During the 1980 and 1990s as manufacturing was being outsourced services became a growing part of the US gross domestic product. Estimates project the services sector accounts for 80% of U.S. economic growth but we still often focus supply management towards manufacturing. This causes service-level agreements, services statements of work to not be as clear as specifications for manufactured goods. Pair this with the idea that measuring service quality and performance are hard if not impossible gets you into a position where sales and marketing people can take advantage and sell more or different services than actually needed.
The survey showed 69% of supply management professionals indicated services are difficult too much more difficult to purchase than goods. Some other numbers of interest were purchased services averaged 39% of total purchase spending and some firms reported it was nearly 90% of their total purchase spending. With the continued growth of outsourcing services expected to accelerate supply management needs to understand and manage service spending.
Issues: 1. Lack of resources for services. Purchasing goods often involves a structured cost analysis that save money year after year but few organizations dedicate the resources to apply similar actions to services. The average number of suppliers per supply management employee showed a buyer of direct materials handled 36 suppliers while an onshore service buyer handled 105 suppliers. This dilutes the time a buyer has to be proactive and builds a cycle of under managed service suppliers. This leads to end users doing the buying with little or no input from supply pros.

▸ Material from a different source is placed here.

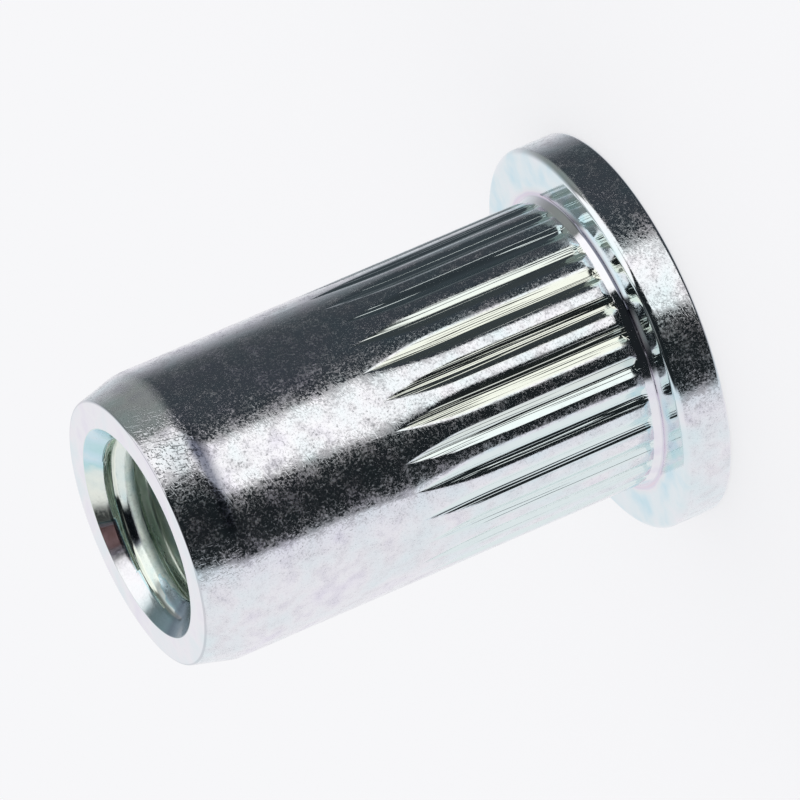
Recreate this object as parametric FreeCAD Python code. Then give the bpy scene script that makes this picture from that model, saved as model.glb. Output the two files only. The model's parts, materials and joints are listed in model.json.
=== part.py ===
import FreeCAD, Part
import math
import os

# Flat head, open end rivet nut with a grooved shank, formed from one piece of steel.
# It stands on its head: the origin is the middle of the head's outer face, and +Z runs along
# the axis to the threaded foot. All sizes are in millimetres and all angles in degrees.

# Head
head_dia = 12.0
head_thickness = 1.5
head_face_chamfer = 0.15
head_under_round = 0.2
head_mouth_chamfer = 0.25

# Shank
overall_length = 16.5
body_dia = 9.0
neck_cone_width = 0.13
neck_cone_height = 0.24
neck_cone_round = 0.1
neck_relief = 0.04
neck_flat = 0.02
land_bevel_length = 0.18
foot_face_dia = 8.3
foot_taper_length = 1.3
foot_taper_round = 1.2
foot_edge_chamfer = 0.08

# Bore: a clearance bore behind the head, whose wall folds when the nut is set, then the thread
clearance_bore_dia = 6.6
bore_step_angle = 60.0
thread_major_dia = 6.0
thread_pitch = 1.0
thread_zone_length = 7.1
mouth_over_thread = 0.54

# Grooves pressed along the shank, each with a steep end at the neck and a long run-out
groove_count = 29
groove_depth = 0.095
groove_flank_tilt = 18.0
groove_floor_round = 0.3
groove_length = 7.55
groove_end_overlap = 0.04
groove_end_tilt = 26.0
groove_runout_length = 2.0
tool_overcut = 0.3

# Worked out from the driving sizes
head_r = head_dia / 2
body_r = body_dia / 2
neck_r = body_r - neck_relief
foot_face_r = foot_face_dia / 2
clearance_bore_r = clearance_bore_dia / 2
basic_thread_height = 5 / 8 * thread_pitch * math.sin(math.radians(60))
thread_minor_r = thread_major_dia / 2 - basic_thread_height
thread_mouth_r = (thread_major_dia + mouth_over_thread) / 2
thread_inner_z = overall_length - thread_zone_length
neck_top_z = head_thickness + neck_cone_height
land_start_z = neck_top_z + neck_flat
groove_start_z = land_start_z - groove_end_overlap
groove_floor_r = body_r - groove_depth
groove_runout_z = groove_start_z + groove_length - groove_runout_length

axis_point = FreeCAD.Vector(0, 0, 0)
axis = FreeCAD.Vector(0, 0, 1)


def turned_section(corners):
    """Closed face in the XZ plane from (radius, height, rounding) corners, with tangent arcs."""
    points = [FreeCAD.Vector(radius, 0, height) for radius, height, rounding in corners]
    count = len(points)
    arc_starts = []
    arc_middles = []
    arc_ends = []
    for i, (radius, height, rounding) in enumerate(corners):
        back = (points[i - 1] - points[i]).normalize()
        ahead = (points[(i + 1) % count] - points[i]).normalize()
        half_angle = back.getAngle(ahead) / 2
        setback = rounding / math.tan(half_angle)
        arc_height = rounding / math.sin(half_angle) - rounding
        arc_starts.append(points[i] + back * setback)
        arc_middles.append(points[i] + (back + ahead).normalize() * arc_height)
        arc_ends.append(points[i] + ahead * setback)
    edges = []
    for i, (radius, height, rounding) in enumerate(corners):
        if rounding > 0:
            edges.append(Part.Arc(arc_starts[i], arc_middles[i], arc_ends[i]).toShape())
        edges.append(Part.LineSegment(arc_ends[i], arc_starts[(i + 1) % count]).toShape())
    return Part.Face(Part.Wire(edges))


def turned_blank():
    """The nut before its grooves are pressed: one ring section turned about the axis."""
    foot_slope = (body_r - foot_face_r) / foot_taper_length
    mouth_depth = thread_mouth_r - thread_minor_r
    step_length = (clearance_bore_r - thread_minor_r) / math.tan(math.radians(bore_step_angle))
    section = turned_section([
        (clearance_bore_r + head_mouth_chamfer, 0, 0),
        (head_r - head_face_chamfer, 0, 0),
        (head_r, head_face_chamfer, 0),
        (head_r, head_thickness, head_under_round),
        (neck_r + neck_cone_width, head_thickness, neck_cone_round),
        (neck_r, neck_top_z, 0),
        (neck_r, land_start_z, 0),
        (body_r, land_start_z + land_bevel_length, 0),
        (body_r, overall_length - foot_taper_length, foot_taper_round),
        (foot_face_r + foot_slope * foot_edge_chamfer, overall_length - foot_edge_chamfer, 0),
        (foot_face_r - foot_edge_chamfer, overall_length, 0),
        (thread_mouth_r, overall_length, 0),
        (thread_minor_r, overall_length - mouth_depth, 0),
        (thread_minor_r, thread_inner_z, 0),
        (clearance_bore_r, thread_inner_z - step_length, 0),
        (clearance_bore_r, head_mouth_chamfer, 0),
    ])
    return section.revolve(axis_point, axis, 360)


def groove_section(height):
    """Cross-section of one groove at a height: a round floor between two straight flanks."""
    tilt = math.radians(groove_flank_tilt)
    flank_x = groove_floor_r + groove_floor_round * (1 - math.cos(tilt))
    flank_y = groove_floor_round * math.sin(tilt)
    mouth_x = body_r + tool_overcut
    mouth_y = flank_y + (mouth_x - flank_x) / math.tan(tilt)
    floor = FreeCAD.Vector(groove_floor_r, 0, height)
    left_flank = FreeCAD.Vector(flank_x, -flank_y, height)
    right_flank = FreeCAD.Vector(flank_x, flank_y, height)
    left_mouth = FreeCAD.Vector(mouth_x, -mouth_y, height)
    right_mouth = FreeCAD.Vector(mouth_x, mouth_y, height)
    return Part.Face(Part.Wire([
        Part.Arc(left_flank, floor, right_flank).toShape(),
        Part.LineSegment(right_flank, right_mouth).toShape(),
        Part.LineSegment(right_mouth, left_mouth).toShape(),
        Part.LineSegment(left_mouth, left_flank).toShape(),
    ]))


def groove_end_block(half_width):
    """Block that a groove fills as far as its steep flat end, which reaches the neck's surface."""
    inner_x = groove_floor_r - tool_overcut
    outer_x = body_r + tool_overcut
    inner_z = groove_start_z + (neck_r - inner_x) / math.tan(math.radians(groove_end_tilt))
    side = Part.Face(Part.makePolygon([
        FreeCAD.Vector(inner_x, -half_width, inner_z),
        FreeCAD.Vector(neck_r, -half_width, groove_start_z),
        FreeCAD.Vector(outer_x, -half_width, groove_start_z),
        FreeCAD.Vector(outer_x, -half_width, groove_runout_z),
        FreeCAD.Vector(inner_x, -half_width, groove_runout_z),
        FreeCAD.Vector(inner_x, -half_width, inner_z),
    ]))
    return side.extrude(FreeCAD.Vector(0, 2 * half_width, 0))


def groove_tool():
    """Tool that presses one groove: flat ended at the neck, lifted slowly towards the foot."""
    section = groove_section(groove_runout_z)
    straight = section.extrude(FreeCAD.Vector(0, 0, -groove_length))
    straight = straight.common(groove_end_block(section.BoundBox.YLength))
    lift = FreeCAD.Vector(groove_depth, 0, groove_runout_length)
    runout = section.extrude(lift * (1 + tool_overcut / groove_depth))
    return straight.fuse(runout)


def pressed_grooves(blank):
    """The blank with a ring of grooves pressed into its shank."""
    tool = groove_tool()
    tools = []
    for i in range(groove_count):
        turned_tool = tool.copy()
        turned_tool.rotate(axis_point, axis, i * 360 / groove_count)
        tools.append(turned_tool)
    return blank.cut(tools)


os.makedirs("parts", exist_ok=True)
rivet_nut = pressed_grooves(turned_blank())
rivet_nut.exportStep("parts/rivet_nut.step")
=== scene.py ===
import json
import math
from types import SimpleNamespace

import bmesh
import bpy
import numpy as np
from mathutils import Matrix, Vector


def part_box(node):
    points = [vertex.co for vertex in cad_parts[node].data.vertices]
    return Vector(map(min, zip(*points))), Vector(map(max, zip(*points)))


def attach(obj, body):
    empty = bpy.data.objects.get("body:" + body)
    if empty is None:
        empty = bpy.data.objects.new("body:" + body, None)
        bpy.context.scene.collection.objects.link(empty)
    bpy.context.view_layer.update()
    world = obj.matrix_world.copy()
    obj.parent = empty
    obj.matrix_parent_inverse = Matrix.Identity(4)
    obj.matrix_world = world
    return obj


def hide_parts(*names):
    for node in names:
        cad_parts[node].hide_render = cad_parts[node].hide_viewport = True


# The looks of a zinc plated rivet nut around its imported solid: the whole nut as one finely divided
# mesh with its thread, its plating, a small photo studio and the camera.
# Lengths are in millimetres until a mesh or a camera is made. The angles named here are in degrees,
# but scratch_turns is in radians.

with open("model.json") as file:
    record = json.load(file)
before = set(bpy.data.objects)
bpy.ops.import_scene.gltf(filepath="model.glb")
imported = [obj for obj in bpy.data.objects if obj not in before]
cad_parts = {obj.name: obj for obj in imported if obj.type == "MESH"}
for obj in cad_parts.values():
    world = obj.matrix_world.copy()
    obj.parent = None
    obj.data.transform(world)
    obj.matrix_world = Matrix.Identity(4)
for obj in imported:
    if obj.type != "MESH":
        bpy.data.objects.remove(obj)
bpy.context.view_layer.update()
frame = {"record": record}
metres = 0.001

# Sizes from the frame
node_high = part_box("rivet_nut")[1]
mounts = {mount["name"]: mount for mount in frame["record"]["mounts"]}
head_r = node_high.x / metres
overall_length = node_high.z / metres
head_thickness = mounts["head_underside"]["pos_m"][2] / metres
body_r = mounts["shank"]["dims"]["r_mm"]
bore_r = mounts["head_bore"]["dims"]["r_mm"]
thread_minor_r = mounts["thread"]["dims"]["r_mm"]

# Turned form: the solid's, with small rounds at its edges
head_face_round = 0.12
head_under_round = 0.2
head_mouth_chamfer = 0.25
neck_cone_width = 0.13
neck_cone_height = 0.24
neck_cone_round = 0.1
neck_relief = 0.04
neck_flat = 0.02
land_bevel_length = 0.18
foot_face_r = 4.15
foot_taper_length = 1.3
foot_taper_round = 1.2
foot_edge_round = 0.06
soft_edge_round = 0.02
arc_step = 10.0
edge_support = 0.02
straight_share = 2.5

# Thread, which the solid leaves plain
thread_pitch = 1.0
thread_root_r = 2.9
thread_mouth_r = 3.27
thread_zone_length = 7.1
thread_crest_width = 0.355
thread_root_width = 0.3
thread_crest_bulge = 0.12
thread_phase = 0.19
thread_edge_softness = 0.014
bore_step_angle = 60.0
mouth_ring_depth = 0.05
mouth_ring_gap = 0.03
bore_ring_gap = 0.1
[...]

2. Lack of IT Support. Many software solutions do not support the tracking and management of services so buyers end up using tools provided by the service provider. This makes some buyers dependent on a supplier.
3. When to Outsource. Transaction cost economics (TCE) helps a firm know when it is economically to outsource a task. If outsourcing raises the risk of the buyer being too dependent on a supplier this creates an opportunistically environment for the supplier to over-charge or reduce service i.e.: using power over the buyer. TCE also suggests not outsourcing when one cannot judge performance or clearly specify what is needed in terms of outcomes.
4. Cost Drivers and Structures. Services often have hard to discover cost drivers and structures than goods do. Combined with overworked buyers often causes the buyer to rely on the supplier’s staff and reporting tools to see and understand costs. The fox watching the hen house!
5. Fragmented Spending. End users often buy the service resulting in unapproved suppliers and non-standard services. The survey found less than 68% of service spending flowed through a formal systems and processes. This means a lot of it is done outside systems making tracking hard and it difficult to build a case of change. Remember suppliers gain in this rogue spending so they may not always provide a way to track but still organizations will rely of the suppliers to track service spending.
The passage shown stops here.